One potential concern is the components of the vaccine. But, the components of the mRNA vaccines are not particularly novel, nor are they even unfamiliar.

According to this information sheet from the FDA, “The Moderna COVID-19 Vaccine contains the following ingredients: messenger ribonucleic acid (mRNA), lipids (SM-102, polyethylene glycol [PEG] 2000 dimyristoyl glycerol [DMG], cholesterol, and 1,2-distearoyl-sn-glycero-3-phosphocholine [DSPC]), tromethamine, tromethamine hydrochloride, acetic acid, sodium acetate, and sucrose.” The Pfizer vaccine has similar components.

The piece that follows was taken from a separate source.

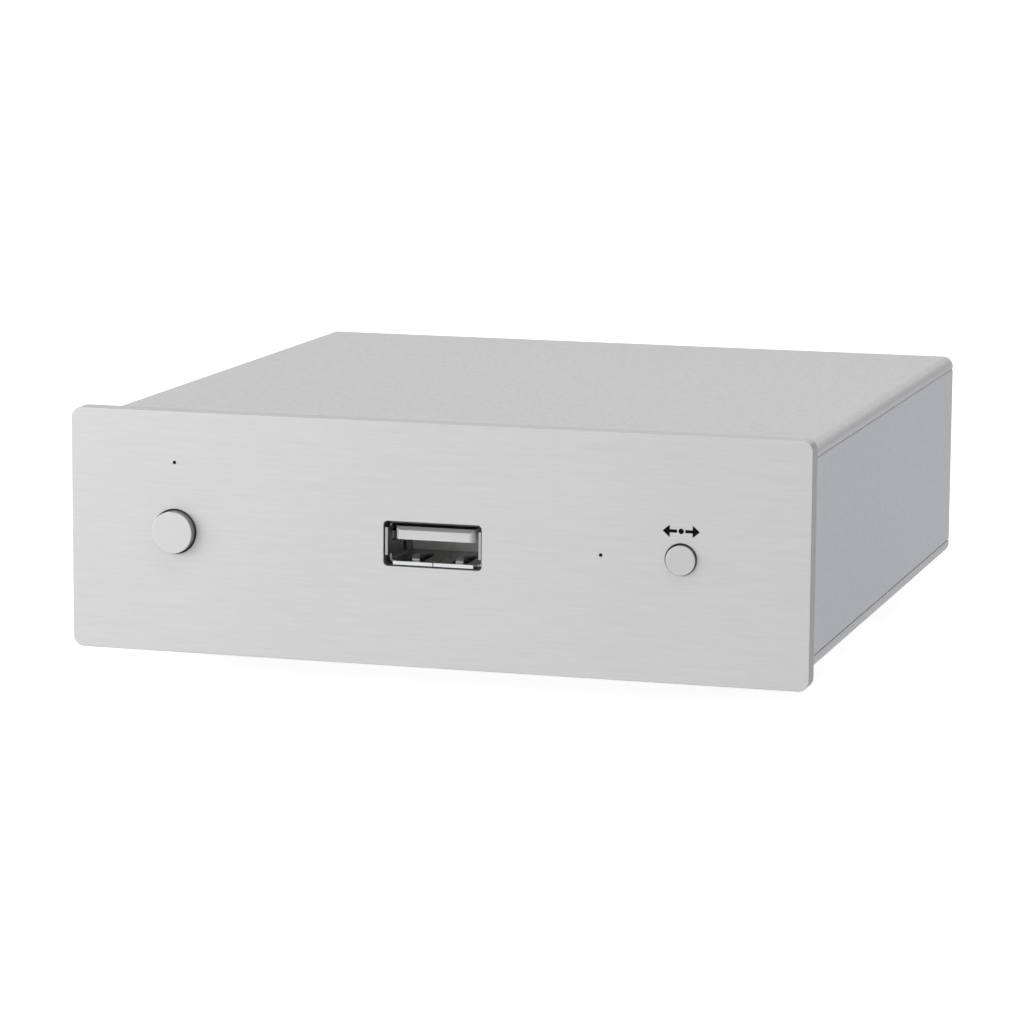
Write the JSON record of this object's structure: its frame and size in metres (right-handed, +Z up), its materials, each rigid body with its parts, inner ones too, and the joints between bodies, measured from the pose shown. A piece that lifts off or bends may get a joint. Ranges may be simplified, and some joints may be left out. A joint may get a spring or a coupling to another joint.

Let’s go through each: - mRNA - you would come into contact with mRNA via any natural infection or any of the above vaccine methods except for the inactivated vaccine, which would likely have a damaged, non-functional version of the mRNA. - SM-102 - this is a proprietary lipid, which I believe is a version of sphingomyelin, which is a lipid synthesized by your own body and which is found in the myelin sheath of nerve cells, and in the cell membrane of many others. - PEG - polyethylene glycol - a mostly inert substance found in many medications both oral and injectable. - DMG - this is a type of phosphatidylglycerol that is either the same as, or similar to a glycerophospholipid that is synthesized by your own body, and is found in pulmonary surfactant. - Cholesterol - ingested and manufactured by your body every day. - DSPC - a type of lipid that has been used in other drug preparations for years - Tromethamine - a sort of acid buffer that is given in much higher doses to hospitalized patients under various conditions. - Acetic Acid - also known as vinegar when diluted in water. - Sodium Acetate - this is just sodium bound to acetic acid. - Sucrose - this is a sugar that you eat all the time. It’s a disaccharide of glucose and fructose.

That’s it. I really think this vaccine is likely to be safe in the short and long-term for nearly everyone who receives it. I’m sure there will be some unusual cases, and it’s even possible that unforeseen problems could occur, but there’s no evidence (to the best of my knowledge) for concern at this time.